Some assets, such as real estate, tend to retain or increase in value during inflation. If possible, invest in properties or assets that can appreciate over time, protecting your money from losing value.

5. Enhance Cash Flow Management

Efficient cash flow management is crucial for any business, and many financial literacy books with stress on it. Reduce reliance on credit, speed up invoicing, and consider holding some savings in foreign currency or other stable-value investments to hedge against depreciation.

6. Leverage Technology to Reduce Costs

Automation and digital tools can help streamline operations, reducing labor and administrative costs. Embrace e-commerce, digital marketing, and online payment solutions to cut expenses and enhance efficiency.

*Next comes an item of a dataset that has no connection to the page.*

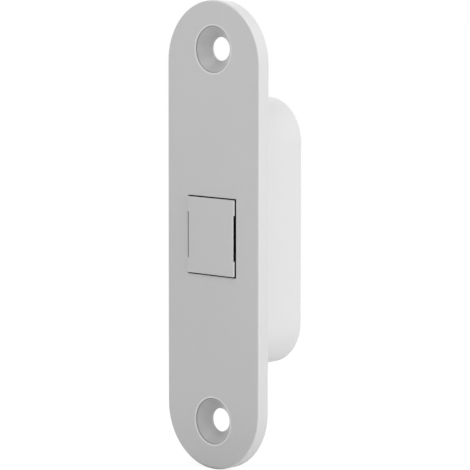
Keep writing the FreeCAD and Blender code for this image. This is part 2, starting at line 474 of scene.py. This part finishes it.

7. Strengthen Supplier Relationships

Work closely with suppliers to negotiate better terms. Bulk purchasing and long-term contracts may help secure more favorable pricing and mitigate sudden price hikes.

What Has the Ugandan Government Done to Curb Inflation?
  • Monetary Policy Adjustments: The central bank has adjusted interest rates to control inflationary pressures, ensuring stability in the financial sector.
  • Interventions in Fuel and Food Prices: While not always effective, the government has occasionally intervened in fuel pricing and food distribution to try and mitigate the excessive price increases.
  • Encouraging Local Production: There have been efforts to boost local manufacturing and agriculture to reduce dependency on imports, which are heavily affected by exchange rate fluctuations.
  • Exchange Rate Stabilization: The Bank of Uganda has engaged in forex interventions to stabilize the Ugandan shilling against foreign currencies, thereby reducing import-driven inflation. – Uganda keeps key rate unchanged but flags uncertain outlook

That said, while inflation is an unavoidable reality, businesses that take proactive steps can survive the tough economic conditions.

The government will continue working on macroeconomic stability, but the best defense against inflation is a well-prepared and adaptable business strategy. Keep an eye on market trends, stay financially disciplined, and always be ready to pivot when necessary.